Steven Adams has opened up on the intense training rivalry between superstar team mates which set the platform for his success at Oklahoma City Thunder.
The Thunder were arguably the NBA's most dangerous playoff team in 2015-16, and Speaking on The Old Man and the Three podcast with JJ Redick – one of Adams' current teammates on the New Orleans Pelicans, Adams paid credit to the intense nature of the practice sessions with Russell Westbrook and Kevin Durant.
"It was awesome for me," Adams said. "Russ, KD, Serge, and Perk, they were all going at it. They would argue like crazy. And that created a really competitive environment, there wouldn't be a practice that would be soft. It was always intense.

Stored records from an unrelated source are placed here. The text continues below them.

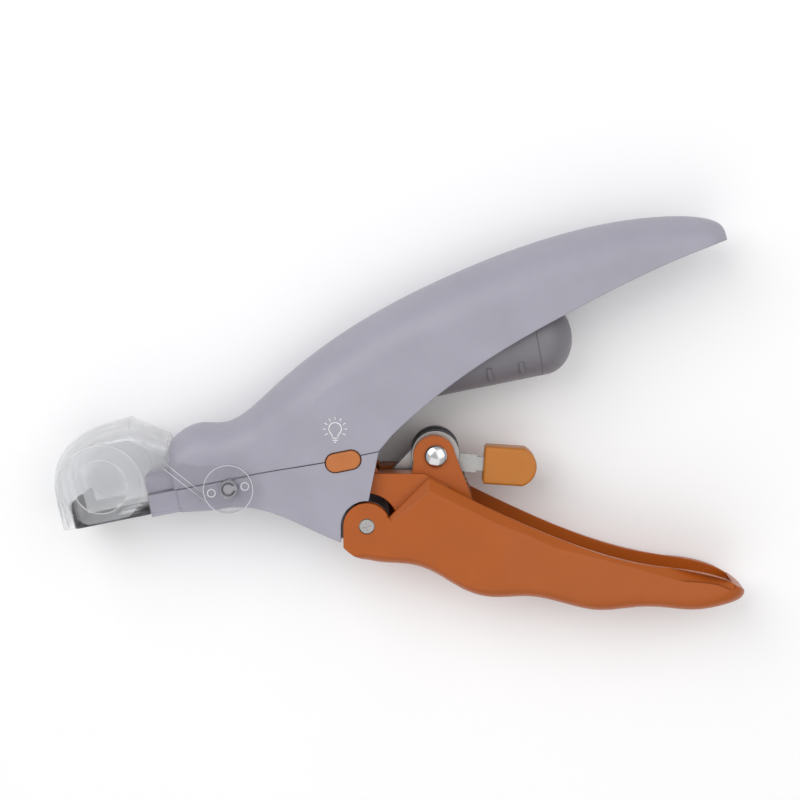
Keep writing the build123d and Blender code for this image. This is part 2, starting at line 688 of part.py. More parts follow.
with BuildPart() as clear_hood:
    loft(sections=[vault(x, HOOD_LOW, *station) for x, *station in HOOD_FRONT])
    loft(sections=[vault(x, HOOD_LOW, *station) for x, *station in HOOD_REAR], ruled=True)
    front_wall = HOOD_FRONT[0][0] + HOOD_WALL
    inner = [hood_cavity(front_wall, *HOOD_FRONT[1][1:])]
    inner += [hood_cavity(*station) for station in HOOD_FRONT[2:]]
    loft(sections=inner, mode=Mode.SUBTRACT)
    loft(sections=[hood_cavity(*station) for station in HOOD_REAR], ruled=True, mode=Mode.SUBTRACT)
    for way in (-1, 1):
        # Arm back to the hub, hub disc, brace rib and domed lens.
        with BuildSketch(side(way * ARM_IN)):
            Polygon(
                (-52.0, HOOD_LOW), (-37.4, 12.9), (-31.5, 9.8), (-27, 15), (-31.5, 21.8),
                (-33.7, 21.8), (-39.1, 22.9), (-41.9, 24.4), (-45.2, 26.1), (-52.0, 30.0),
                align=None,
            )
        extrude(amount=way * (ARM_OUT - ARM_IN))
        with BuildSketch(side(way * ARM_IN)):
            with Locations(HUB):
                Circle(HUB_RADIUS)
        extrude(amount=way * (HALF_WIDTH - ARM_IN))
        with BuildSketch(side(way * ARM_OUT)):
            with BuildLine():
                Line((-46.2, 24.8), (-36.9, 13.6))
            trace(line_width=1.1)
        extrude(amount=way * 0.5)
        with BuildSketch(side(way * (HALF_WIDTH - 0.5))):
            with Locations((HUB[0] - 4.2, HUB[1]), (HUB[0] + 4.2, HUB[1])):
                Circle(1.0)
                Circle(0.6, mode=Mode.SUBTRACT)
        extrude(amount=way * 1.0, mode=Mode.SUBTRACT)
    dome_height = 2.0
    dome_radius = (LENS_RADIUS**2 + dome_height**2) / (2 * dome_height)
    for way in (-1, 1):
        lens_plane = side(way * (HALF_WIDTH - dome_radius))
        with BuildPart(lens_plane, mode=Mode.PRIVATE) as lens:
            with Locations((*LENS_CENTRE, 0)):
                Sphere(dome_radius)
            split(bisect_by=side(way * (HOOD_HALF - 0.3)), keep=Keep.TOP if way > 0 else Keep.BOTTOM)
            split(bisect_by=level(HOOD_LOW), keep=Keep.TOP)
        add(lens.part)
        # Dimple inside the lens.
        with BuildPart(side(way * (DIMPLE_TOP - DIMPLE_RADIUS)), mode=Mode.PRIVATE) as dimple:
            with Locations((*LENS_CENTRE, 0)):
                Sphere(DIMPLE_RADIUS)
            split(bisect_by=side(way * (ARM_IN - 0.2)), keep=Keep.TOP if way > 0 else Keep.BOTTOM)
        add(dimple.part, mode=Mode.SUBTRACT)
    with BuildSketch(side()):
        with Locations(HUB):
            Circle(HUB_PIN_RADIUS + RUNNING)
    extrude(amount=20, both=True, mode=Mode.SUBTRACT)
finish(clear_hood, "clear_hood")

with BuildPart() as hood_pins:
    with BuildSketch(side(6.9)):
        with Locations(HUB):
            Circle(HUB_PIN_RADIUS)
    extrude(amount=4.6)
    with BuildSketch(side(11.5)):
        with Locations(HUB):
            Circle(1.75)
            Circle(1.25, mode=Mode.SUBTRACT)
        with Locations((HUB[0] + 1.5, HUB[1])):
            Rectangle(1.4, 1.2, mode=Mode.SUBTRACT)
    extrude(amount=-0.8, mode=Mode.SUBTRACT)
    mirror(about=side())
finish(hood_pins, "hood_pins")

# ---- cutting end ----
with BuildPart() as fixed_blade:
    with BuildSketch(level(PLATE_LOW)):
        with Locations((-71.2, 0)):
            Rectangle(19.0, 15.5, align=(Align.MIN, Align.CENTER))
        with Locations((-52.5, 0)):
            Rectangle(16.9, 13.2, align=(Align.MIN, Align.CENTER))
        with Locations((NAIL_OPENING, 0)):
            SlotOverall(9.0, 6.2, rotation=90, mode=Mode.SUBTRACT)
        with Locations(*NOSE_SCREWS, *FRONT_SCREWS):
            Circle(0.85, mode=Mode.SUBTRACT)
    extrude(amount=PLATE_THICK)
    with BuildSketch(level(PLATE_LOW)):
        with Locations((-71.2, 0)):
            Rectangle(0.8, 15.5, align=(Align.MIN, Align.CENTER))
    extrude(amount=6.3)
    fillet(fixed_blade.edges().filter_by(Axis.X).group_by(Axis.Y)[-1], 2.4)
    fillet(fixed_blade.edges().filter_by(Axis.Z).group_by(Axis.X)[0].sort_by(Axis.Y)[0], 0.7)
finish(fixed_blade, "fixed_blade")

BLADE_SCREWS = [(-35.2, 0.0), (-32.2, 0.0)]

with BuildPart() as moving_blade:
    with BuildSketch(level(BLADE_LOW)):
        with Locations((BLADE_EDGE, 0)):
            Rectangle(24.4, 2 * BLADE_HALF, align=(Align.MIN, Align.CENTER))
        with Locations(*BLADE_SCREWS):
            Circle(0.9, mode=Mode.SUBTRACT)
    extrude(amount=BLADE_THICK)
    cutting = moving_blade.edges().filter_by(Axis.Z).group_by(Axis.X)[0].sort_by(Axis.Y)[-1]
    chamfer(cutting, length=BLADE_THICK - 0.1, length2=2.6)
finish(moving_blade, "moving_blade")

with BuildPart() as blade_carriage:
    with BuildSketch(level(CARRIAGE_LOW)):
        with Locations((-37.4, 0)):
            Rectangle(37.0, 2 * BLADE_HALF, align=(Align.MIN, Align.CENTER))
    extrude(amount=CARRIAGE_TOP - CARRIAGE_LOW)
    with BuildSketch(side()):
        Polygon(
            (-6.0, CARRIAGE_TOP), (-6.0, 14.0), (-2.6, 10.9), (4.4, 10.9), (4.4, CARRIAGE_TOP),
            align=None,
        )
    extrude(amount=BLADE_HALF, both=True)
    # Post that the return spring pushes on, with a spigot inside the coil.
    with BuildSketch(level(CARRIAGE_TOP)):
        with Locations((SPRING_POST, 0)):
            Rectangle(2.4, 6.4, align=(Align.MIN, Align.CENTER))
    extrude(amount=6.4)
    with BuildSketch(across(SPRING_POST)):
        with Locations((0, SPRING_AXIS)):
            Circle(1.4)
    extrude(amount=-3.0)
    with BuildSketch(side()):
        with Locations((DRIVE_PIN[0], DRIVE_PIN[1] - 0.2)):
            SlotOverall(4.4, 2 * DRIVE_PIN_RADIUS + 0.7, rotation=90)
    extrude(amount=10, both=True, mode=Mode.SUBTRACT)
    with BuildSketch(level(CARRIAGE_LOW)):
        with Locations(*BLADE_SCREWS):
            Circle(0.9)
    extrude(amount=10, mode=Mode.SUBTRACT)
finish(blade_carriage, "blade_carriage")

with BuildPart() as blade_screws:
    for x, z in BLADE_SCREWS:
        add(screw(screw_seat(x, CARRIAGE_TOP, z), 1.4, 0.7, 0.88, CARRIAGE_TOP - BLADE_LOW - 0.05))
finish(blade_screws, "blade_screws")

with BuildPart() as plate_screws:
    for x, z in NOSE_SCREWS:
        add(screw(screw_seat(x, PLATE_LOW, z, -1), 1.5, 0.75, 0.83, 3.9))
finish(plate_screws, "plate_screws")

with BuildPart() as shell_screws:
    for x, z in FRONT_SCREWS:
        add(screw(screw_seat(x, PLATE_LOW, z, -1), 1.5, 0.9, 0.83, 9.0))
    for x, z in REAR_SCREWS:
        add(screw(screw_seat(x, 8.0, z, -1), 1.6, 0.9, 0.93, 16.0))
finish(shell_screws, "shell_screws")

with BuildPart() as return_spring:
    with BuildSketch(across(SPRING_FRONT)):
        with Locations((0, SPRING_AXIS)):
            Circle(2.5)
            Circle(1.7, mode=Mode.SUBTRACT)
    extrude(amount=SPRING_POST - 0.05 - SPRING_FRONT)
finish(return_spring, "return_spring")

# ---- light ----
with BuildPart() as led:
    with BuildSketch(across(-53.4)):
        with Locations((0, LED_AXIS)):
            Circle(1.5)
    extrude(amount=4.6)
    nose = led.edges().filter_by(GeomType.CIRCLE).sort_by(Axis.X)[0]
    fillet(nose, 1.4)
    with BuildSketch(across(-49.4)):
        with Locations((0, LED_AXIS)):
            Circle(1.5)
    extrude(amount=0.9)
finish(led, "led")

with BuildPart() as led_leads:
    for way in (-1, 1):
        add(
            wire_run(
                [
                    (-48.45, LED_AXIS, way * 0.7),
                    (-46.9, LED_AXIS, way * 0.7),
                    (-46.4, 19.4, way * 0.9),
                    (-45.9, 19.5, way * 4.5),
                    (-41.8, 19.5, way * 4.5),
                    (-40.9, 25.0, way * 3.0),
                    (-22.0, 25.2, way * 2.0),
                    (-7.6, 24.0 + way * 1.4, way * 2.0),
                    (-7.6, 24.0 + way * 1.4, BOARD_INNER - 0.02),
                ],
                0.4,
            )
        )
finish(led_leads, "led_leads")

with BuildPart() as light_board:
    with BuildSketch(side(BOARD_INNER)):
        with Locations((-1.5, 23.2)):
            Rectangle(15.0, 8.8)
    extrude(amount=1.0)
finish(light_board, "light_board")

with BuildPart() as push_switch:
    with BuildSketch(side(7.6)):
        with Locations((BUTTON[0], 21.4)):
            Rectangle(4.5, 4.5)
    extrude(amount=0.6)
    with BuildSketch(side(8.2)):
        with Locations((BUTTON[0], 20.6)):
            Circle(1.0)
    extrude(amount=0.35)
finish(push_switch, "push_switch")

with BuildPart() as light_button:
    with BuildSketch(side(9.9)):
        with Locations(BUTTON):
            SlotOverall(*BUTTON_SIZE)
    extrude(amount=HALF_WIDTH + BUTTON_PROUD - 9.9)
    top = light_button.faces().sort_by(Axis.Z)[-1].edges()
    fillet(top, 0.5)
    with BuildSketch(side(9.3)):
        with Locations(BUTTON):
            SlotOverall(BUTTON_SIZE[0] + 1.6, BUTTON_SIZE[1] + 1.6)
        with Locations((BUTTON[0], 20.0)):
            Rectangle(3.0, 4.0)
    extrude(amount=0.7)
finish(light_button, "light_button")

# ---- battery tube ----
def tube_section(start, end, outer, inner):
    """Round tube on the battery axis between two stations."""
    with BuildPart() as piece:
        with BuildSketch(across(start)):
            with Locations((0, TUBE_AXIS)):
                Circle(outer)
                if inner:
                    Circle(inner, mode=Mode.SUBTRACT)
        extrude(amount=end - start)
    return piece.part


with BuildPart() as battery_tube:
    add(tube_section(TUBE_START, TUBE_START + 1.2, TUBE_RADIUS, 1.2))
    add(tube_section(TUBE_START + 1.2, TUBE_END, TUBE_RADIUS, TUBE_BORE))
    # Two raised grip arcs low on each side, just inboard of the cap.
    for x in (36.5, 44.5):
        for way in (-1, 1):
            with BuildSketch(across(x)):
                with BuildLine():
                    CenterArc((0, TUBE_AXIS), TUBE_RADIUS + 0.2, -90 + way * 52 - 12, 24)
                trace(line_width=0.6)
            extrude(amount=1.0)
finish(battery_tube, "battery_tube")

with BuildPart() as battery_cap:
    with BuildSketch(side()):
        with BuildLine():
            Line((TUBE_END + 0.05, TUBE_AXIS), (TUBE_END + 0.05, TUBE_AXIS + TUBE_RADIUS))
            Line((TUBE_END + 0.05, TUBE_AXIS + TUBE_RADIUS), (TUBE_END + 1.2, TUBE_AXIS + TUBE_RADIUS))
            EllipticalCenterArc(
                (TUBE_END + 1.2, TUBE_AXIS), CAP_END - TUBE_END - 1.2, TUBE_RADIUS,
                start_angle=0, arc_size=90,
            )
            Line((CAP_END, TUBE_AXIS), (TUBE_END + 0.05, TUBE_AXIS))
        make_face()
    revolve(axis=Axis((-CENTRE_X, TUBE_AXIS - CENTRE_Y, HALF_WIDTH), (1, 0, 0)))
    add(tube_section(TUBE_END - 3.0, TUBE_END + 0.6, TUBE_BORE - RUNNING, 7.4))
    with BuildSketch(across(TUBE_END)):
        with Locations((0, TUBE_AXIS)):
            Circle(7.4)
    extrude(amount=3.6, mode=Mode.SUBTRACT)
finish(battery_cap, "battery_cap")

with BuildPart() as battery_cell:
    add(tube_section(12.4, 46.9, CELL_RADIUS, None))
    add(tube_section(46.9, 47.6, 3.2, None))
finish(battery_cell, "battery_cell")

with BuildPart() as front_contact:
    add(tube_section(TUBE_START + 1.25, 12.35, 6.0, None))
finish(front_contact, "front_contact")

with BuildPart() as cap_spring:
    add(tube_section(47.65, TUBE_END + 3.55, 3.6, 2.9))
finish(cap_spring, "cap_spring")

with BuildPart() as battery_leads:
    for way in (-1, 1):
        add(
            wire_run(
                [
                    (TUBE_START - 0.05, 33.0, way * 1.6),
                    (7.6, 33.0, way * 1.6),
                    (4.0, 24.0 + way * 1.6, way * 1.6),
                    (4.0, 24.0 + way * 1.6, BOARD_INNER - 0.02),
                ],
                0.4,
            )
        )
finish(battery_leads, "battery_leads")
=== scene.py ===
"""Looks of the pet nail trimmer: materials, coil springs, rivet, guard lines, light's mark, lights, camera."""
import json
import math

import bmesh
import bpy
from mathutils import Matrix, Vector


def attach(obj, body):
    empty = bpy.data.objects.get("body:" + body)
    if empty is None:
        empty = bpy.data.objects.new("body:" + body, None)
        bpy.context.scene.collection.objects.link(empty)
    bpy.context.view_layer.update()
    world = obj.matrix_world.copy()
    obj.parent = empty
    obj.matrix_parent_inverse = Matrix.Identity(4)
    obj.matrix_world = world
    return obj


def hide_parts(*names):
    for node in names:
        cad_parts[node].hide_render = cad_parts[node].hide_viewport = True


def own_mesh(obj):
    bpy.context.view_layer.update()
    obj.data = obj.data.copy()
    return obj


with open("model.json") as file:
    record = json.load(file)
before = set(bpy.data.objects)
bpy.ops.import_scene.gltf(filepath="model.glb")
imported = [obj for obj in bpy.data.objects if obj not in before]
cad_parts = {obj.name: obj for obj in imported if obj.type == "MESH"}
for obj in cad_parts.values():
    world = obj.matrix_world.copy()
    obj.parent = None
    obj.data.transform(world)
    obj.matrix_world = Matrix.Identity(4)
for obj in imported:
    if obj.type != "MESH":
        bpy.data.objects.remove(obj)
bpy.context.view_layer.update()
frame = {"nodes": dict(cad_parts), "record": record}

NODES = frame["nodes"]

# The lever pivot in the row frame, in mm. Positions below are given from it, as (x, y, z from the mid-plane).
PIVOT = Vector((-13.25, -10.8, 12.0))
MM = 0.001
EDGE_RADIUS = 0.0004  # of the rounding that plastic edges show, in metres


def at(x, y, z=0.0):
    """Row-frame point, in metres, of a point given in mm from the lever pivot."""
    return (PIVOT + Vector((x, y, z))) * MM


# ---------------------------------------------------------------- materials
def linear(rgb):
    """Linear colour of an sRGB colour given as 0 to 255."""
    out = []
    for value in rgb:
        share = value / 255.0
        out.append(share / 12.92 if share <= 0.04045 else ((share + 0.055) / 1.055) ** 2.4)
    return (*out, 1.0)


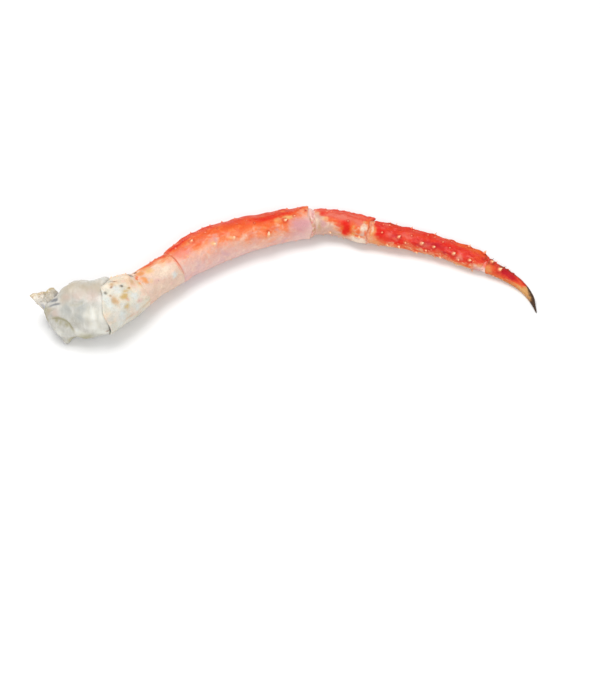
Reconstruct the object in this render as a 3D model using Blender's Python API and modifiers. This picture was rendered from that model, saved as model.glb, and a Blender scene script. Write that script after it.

"All of them were trying to beat the other one. It wouldn't be fair for me to say who was alpha-leader, but it's fair to say that it was a healthy team, if that makes sense. For some people that might not be healthy but they've got to the point right away. They were constantly making each other better.
"Some players don't respond well to that, they're not upfront people. So when someone's not showing their emotion and haven't got an opinion about anything, then you really don't know that guy. You don't know how he reacts, you don't know what is going to happen. You're just waiting for him somewhere through the season to lose his mind, and then you know, he has like a couple of loose screws in there."
Adams was drafted into the league in 2013 as a lottery pick, after enjoying one season with Pittsburgh in NCAA division one basketball as their perennial centre.
The 6'11' centre became the only player from New Zealand in league history to be drafted in the first round when he was taken by the Thunder, where he spent seven seasons.
Adams said the early days of basketball were awkward.
"I was tall, my brothers played basketball… and my family, we're in the basketball scene. But I was trash bro – gumpy, uncoordinated, worse than I am now," Adams said.
"When I was 13 that's when I started to take it seriously, and I ended up moving cities. Met a coach Kenny McFadden, he's American from Detroit, and he has trainings at six o'clock every morning and I just ended up doing that for five years. Turned out pretty well, ended up getting pretty ok like talented.
"[College] was my only goal, I didn't have NBA dreams or anything like that. I was just playing basketball and then some dude offered me a scholarship, old Jamie Dixon, and I was like 'Oh sweet, this will be great'.
"Got lucky with the old scholarship and here I am."
Adams says he watched a video of NBA legend Kareem Abdul-Jabbar at a young age which helped spur his desire to improve as a big-man. He says there's another player – a New Zealander – who also played an inspiring role in his formative years.
"There was a basketball player in New Zealand, his name was Mika Vukona, I thought he was amazing, he played with his heart, all out hustle. I really really enjoyed watching him," said Adams.
Adams first professional team was the Wellington Saints, who he played a season with in the New Zealand NBL in 2011. He says the league has improved, but at the time it "wasn't great".
"There'll be a few players in the country that really dominate the whole high school level stuff.
"We have a lot of professional players; it's gotten a lot better now. I guess the whole NBA thing really helped out with just attracting a lot of players, it's the fastest growing sport in New Zealand and so you just see all the talent coming up now which is really good."
That talent Adams talks of can be seen in America right now. The number of New Zealanders in division one US colleges has continuously risen over the past decade, with a total of 40 male and female players competing in the 2019-20 season.
Like most young Kiwis, Adams played rugby as well, but admits he wasn't the best at it.
"There's a point where you're too [tall]… kind of depends, if you're just strong enough to handle yourself. I stopped playing because, one I got smashed by just this short, stocky, islander dude… he was apparently 13… yeah whatever.
"So I stopped playing after that, but then also I just wasn't good. I lost us a game one time because they kept kicking me the ball and I just couldn't catch it… I kept dropping it, so they just kept targeting me.
"It was a bad experience."
Adams' NBA journey has taken him to a new team in the 2020-21 season, playing for the New Orleans Pelicans after being traded in the offseason by the Thunder.